However, in this excerpt of our report detailing an in-depth study conducted over more than a year, we discovered that the situation is much more nuanced than a retail apocalypse. Current economic conditions and technological advances have influenced consumer behaviors so that the debate is no longer simple online vs. in-store, or millennials vs. older generations. Instead, income—specifically, a stark income bifurcation—may be the key.

The great retail bifurcation

[ View interactive graphic fullscreen ]

Deloitte undertook an extensive research process, devoting the better part of a year to examining the retail environment: studying official data; conducting a survey of over 2,000 participants; and drawing on the knowledge of our clients, industry contacts, and our own industry specialists. Our key finding: “Balanced” retailers (which deliver value through a combination of price and promotion) are generally doing worse than either price-based retailers (which deliver value by selling at the lowest possible prices) or premier retailers (which deliver value via premier or highly differentiated product and/or experience offerings). Specifically, premium retailers have seen their revenues soar 81 percent over the last five years, while price-based retailers have seen their revenues steadily increase 37 percent over the same period. This contrasts with balanced retailers, whose revenue has increased only 2 percent.1 What’s more, consumers are more likely to recommend premier or price-based retailers than balanced, suggesting that retailers at either end of the spectrum are more in tune with the changing needs and are better at meeting the expectations of consumers than those in the middle.

Why the perception of a retail apocalypse if the stores at the extremes are doing so well, including traditional brick-and-mortar retailers? One possibility is that store closures among balanced retailers—which account for the majority of closures and bankruptcies—are driving this perception. Price-based and premium retailers, on the other hand, have been opening more stores over 2015–2017 than closing them.2

A backdrop of prosperity

That balanced retailers are typically doing worse than off-price and luxury stores may come as a surprise, especially considering that macro US economic conditions, consumer spending, and industry trends tell a positive story of a consumer operating in a healthy financial landscape. Median income is now higher than it was in 2007, even before the Great Recession;3 US GDP growth has rebounded;4 and growth in retail spending has outpaced even GDP growth.5

Various retail sectors also showed many bright spots: Home furnishings, beauty/cosmetics, and home improvement all grew over the past five years. While conventional wisdom might argue that such growth excludes brick-and-mortar channels, the opposite is actually true: Retail across all channels continues to grow. The vast majority of retail sales—91 percent—still take place in brick-and-mortar stores, which means that online shopping represents just 9 percent of total retail sales.

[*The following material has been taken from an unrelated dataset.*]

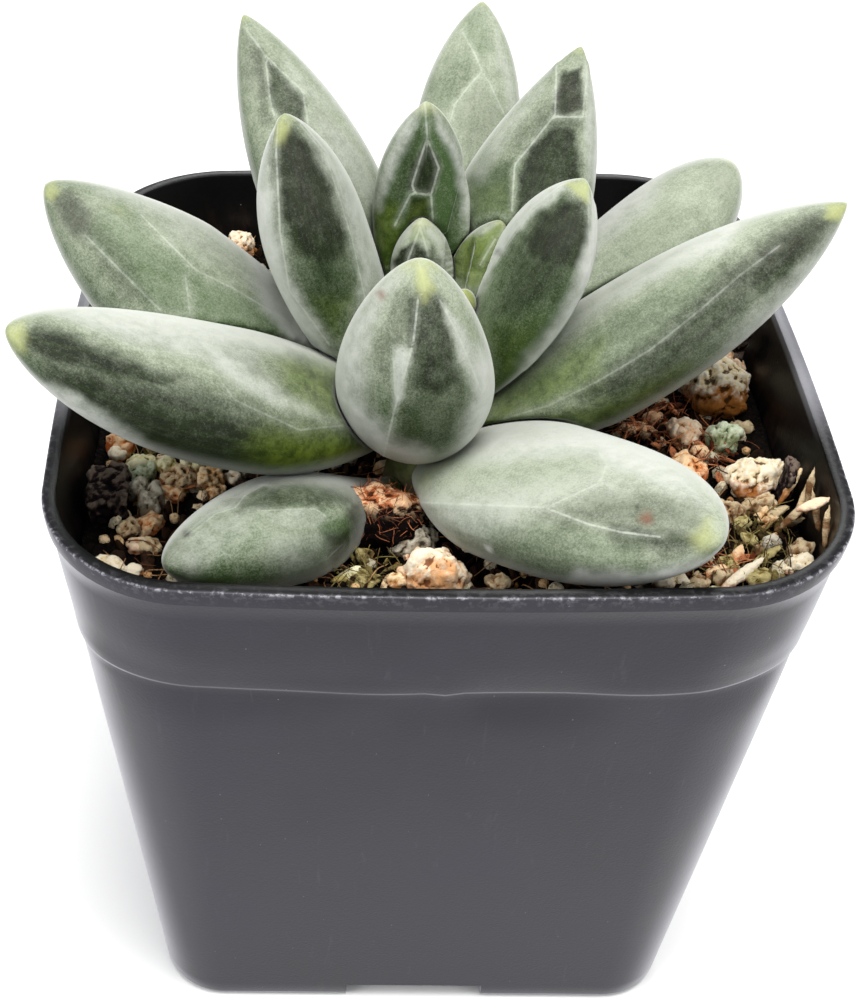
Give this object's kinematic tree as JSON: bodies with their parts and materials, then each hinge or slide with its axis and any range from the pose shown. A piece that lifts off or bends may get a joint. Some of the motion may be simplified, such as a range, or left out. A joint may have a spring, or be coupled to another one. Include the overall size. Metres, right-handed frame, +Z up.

Even though the online channel is projected to grow 11.7 percent, in-store sales are also projected to grow 1.7 percent—hardly the stuff of apocalypse.6

Following the consumer

But if macroeconomic and industry data indicates a healthy picture, looking more closely at the consumer—and specifically, consumers’ spending behavior as a reflection of their economic well-being—provides a different view. Despite positive macroeconomic trends, it’s actually been an abysmal period for most Americans. For the past 10 years, the lower 40 percent income group has found itself struggling to keep up with expenses, while the middle 40 percent has seen its income shrink.7 Thus, for 80 percent of consumers, the last decade has generally represented a dramatic worsening of their financial situation. Income and net worth gains are disproportionately going to the highest-income group.

Moreover, not only has the income level of the lower cohort been stagnant, the share of their income spent on non-discretionary categories has skyrocketed: Health care costs have risen 62 percent, education 41 percent, food 17 percent, and housing 12 percent.8 These increases have hit the lowest-income group the hardest. Basic necessities now, for this first time in a decade, take up more than 100 percent of a low-income family’s budget.9

What this means for traditional retailers is that there is greater competition for discretionary dollars. For the 80 percent of the shoppers who face strained budgets with limited disposable income, price sensitivity is paramount—these consumers may think twice about buying a new pair of slacks and thus may be drawn more to price-based retailers.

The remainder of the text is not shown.